Output all of the data below exactly as given.
··· DATA PROVIDED ···
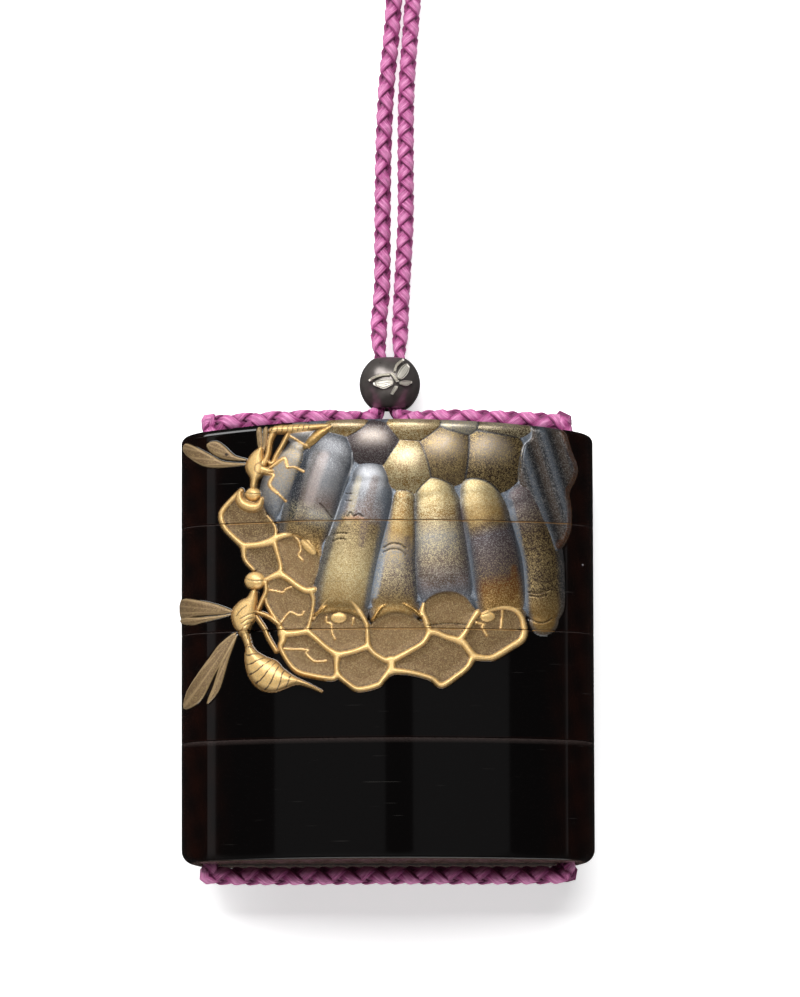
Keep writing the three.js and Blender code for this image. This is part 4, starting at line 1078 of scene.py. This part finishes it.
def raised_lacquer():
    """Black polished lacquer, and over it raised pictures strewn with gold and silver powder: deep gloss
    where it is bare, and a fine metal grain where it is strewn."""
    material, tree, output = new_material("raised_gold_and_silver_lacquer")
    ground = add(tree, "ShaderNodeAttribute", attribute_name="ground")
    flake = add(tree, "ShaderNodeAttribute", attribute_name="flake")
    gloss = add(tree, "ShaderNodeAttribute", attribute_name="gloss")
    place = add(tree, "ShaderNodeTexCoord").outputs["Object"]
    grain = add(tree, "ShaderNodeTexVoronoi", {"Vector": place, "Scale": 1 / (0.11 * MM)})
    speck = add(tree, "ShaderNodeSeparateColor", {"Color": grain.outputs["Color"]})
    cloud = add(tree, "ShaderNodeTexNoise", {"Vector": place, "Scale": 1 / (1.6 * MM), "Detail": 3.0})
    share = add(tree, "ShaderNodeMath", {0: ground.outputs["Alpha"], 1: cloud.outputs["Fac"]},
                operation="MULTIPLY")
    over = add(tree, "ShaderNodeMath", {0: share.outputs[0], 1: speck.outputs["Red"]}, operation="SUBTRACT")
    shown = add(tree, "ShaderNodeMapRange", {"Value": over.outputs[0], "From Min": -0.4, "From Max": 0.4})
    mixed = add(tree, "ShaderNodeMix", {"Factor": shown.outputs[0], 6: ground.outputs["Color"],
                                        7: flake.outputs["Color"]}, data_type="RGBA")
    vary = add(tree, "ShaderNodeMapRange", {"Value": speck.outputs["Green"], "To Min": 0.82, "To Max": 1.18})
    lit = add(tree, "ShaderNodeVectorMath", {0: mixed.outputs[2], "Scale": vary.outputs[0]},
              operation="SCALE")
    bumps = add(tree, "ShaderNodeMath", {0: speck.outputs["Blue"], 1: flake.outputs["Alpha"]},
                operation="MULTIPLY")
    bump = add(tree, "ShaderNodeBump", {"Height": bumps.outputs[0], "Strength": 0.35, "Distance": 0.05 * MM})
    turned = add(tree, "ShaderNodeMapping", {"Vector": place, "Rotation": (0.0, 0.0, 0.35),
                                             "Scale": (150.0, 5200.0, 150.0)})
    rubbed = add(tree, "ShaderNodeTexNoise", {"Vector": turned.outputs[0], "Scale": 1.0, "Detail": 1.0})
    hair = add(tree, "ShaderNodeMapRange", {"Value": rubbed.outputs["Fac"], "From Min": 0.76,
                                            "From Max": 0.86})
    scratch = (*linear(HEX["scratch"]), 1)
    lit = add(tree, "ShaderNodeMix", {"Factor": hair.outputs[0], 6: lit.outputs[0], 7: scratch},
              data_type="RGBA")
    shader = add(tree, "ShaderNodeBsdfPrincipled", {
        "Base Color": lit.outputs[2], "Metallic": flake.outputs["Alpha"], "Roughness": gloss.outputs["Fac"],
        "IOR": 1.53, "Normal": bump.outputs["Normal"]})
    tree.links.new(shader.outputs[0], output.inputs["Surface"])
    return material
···
■ REPLY:
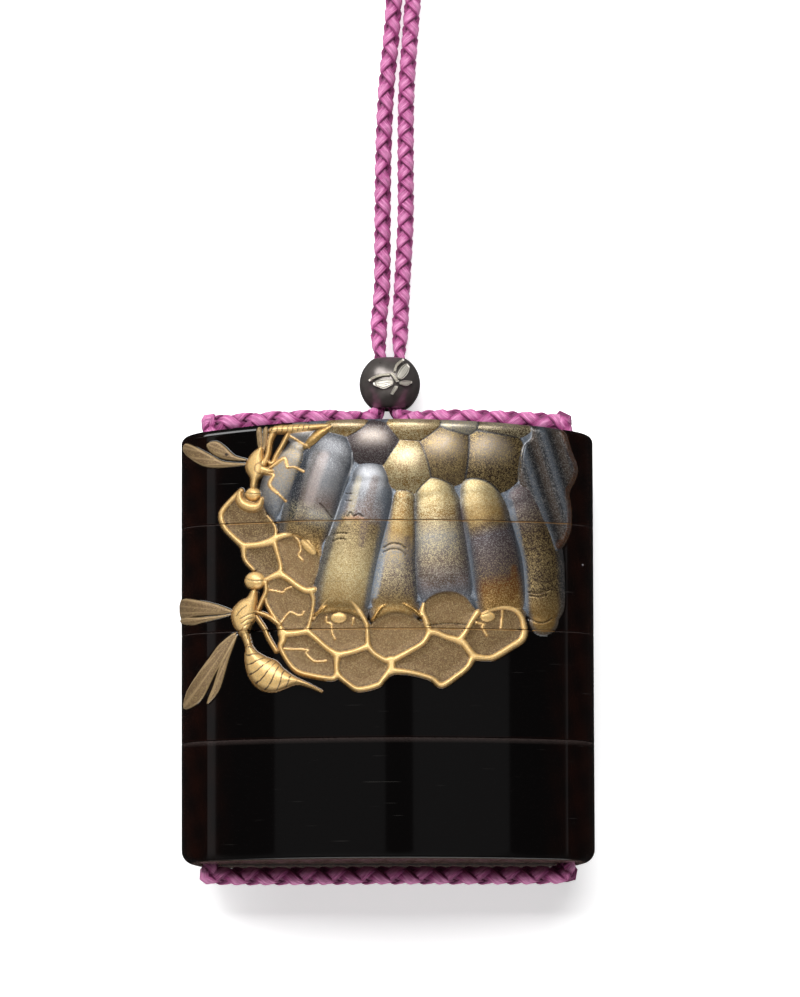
Keep writing the three.js and Blender code for this image. This is part 4, starting at line 1078 of scene.py. This part finishes it.
def raised_lacquer():
    """Black polished lacquer, and over it raised pictures strewn with gold and silver powder: deep gloss
    where it is bare, and a fine metal grain where it is strewn."""
    material, tree, output = new_material("raised_gold_and_silver_lacquer")
    ground = add(tree, "ShaderNodeAttribute", attribute_name="ground")
    flake = add(tree, "ShaderNodeAttribute", attribute_name="flake")
    gloss = add(tree, "ShaderNodeAttribute", attribute_name="gloss")
    place = add(tree, "ShaderNodeTexCoord").outputs["Object"]
    grain = add(tree, "ShaderNodeTexVoronoi", {"Vector": place, "Scale": 1 / (0.11 * MM)})
    speck = add(tree, "ShaderNodeSeparateColor", {"Color": grain.outputs["Color"]})
    cloud = add(tree, "ShaderNodeTexNoise", {"Vector": place, "Scale": 1 / (1.6 * MM), "Detail": 3.0})
    share = add(tree, "ShaderNodeMath", {0: ground.outputs["Alpha"], 1: cloud.outputs["Fac"]},
                operation="MULTIPLY")
    over = add(tree, "ShaderNodeMath", {0: share.outputs[0], 1: speck.outputs["Red"]}, operation="SUBTRACT")
    shown = add(tree, "ShaderNodeMapRange", {"Value": over.outputs[0], "From Min": -0.4, "From Max": 0.4})
    mixed = add(tree, "ShaderNodeMix", {"Factor": shown.outputs[0], 6: ground.outputs["Color"],
                                        7: flake.outputs["Color"]}, data_type="RGBA")
    vary = add(tree, "ShaderNodeMapRange", {"Value": speck.outputs["Green"], "To Min": 0.82, "To Max": 1.18})
    lit = add(tree, "ShaderNodeVectorMath", {0: mixed.outputs[2], "Scale": vary.outputs[0]},
              operation="SCALE")
    bumps = add(tree, "ShaderNodeMath", {0: speck.outputs["Blue"], 1: flake.outputs["Alpha"]},
                operation="MULTIPLY")
    bump = add(tree, "ShaderNodeBump", {"Height": bumps.outputs[0], "Strength": 0.35, "Distance": 0.05 * MM})
    turned = add(tree, "ShaderNodeMapping", {"Vector": place, "Rotation": (0.0, 0.0, 0.35),
                                             "Scale": (150.0, 5200.0, 150.0)})
    rubbed = add(tree, "ShaderNodeTexNoise", {"Vector": turned.outputs[0], "Scale": 1.0, "Detail": 1.0})
    hair = add(tree, "ShaderNodeMapRange", {"Value": rubbed.outputs["Fac"], "From Min": 0.76,
                                            "From Max": 0.86})
    scratch = (*linear(HEX["scratch"]), 1)
    lit = add(tree, "ShaderNodeMix", {"Factor": hair.outputs[0], 6: lit.outputs[0], 7: scratch},
              data_type="RGBA")
    shader = add(tree, "ShaderNodeBsdfPrincipled", {
        "Base Color": lit.outputs[2], "Metallic": flake.outputs["Alpha"], "Roughness": gloss.outputs["Fac"],
        "IOR": 1.53, "Normal": bump.outputs["Normal"]})
    tree.links.new(shader.outputs[0], output.inputs["Surface"])
    return material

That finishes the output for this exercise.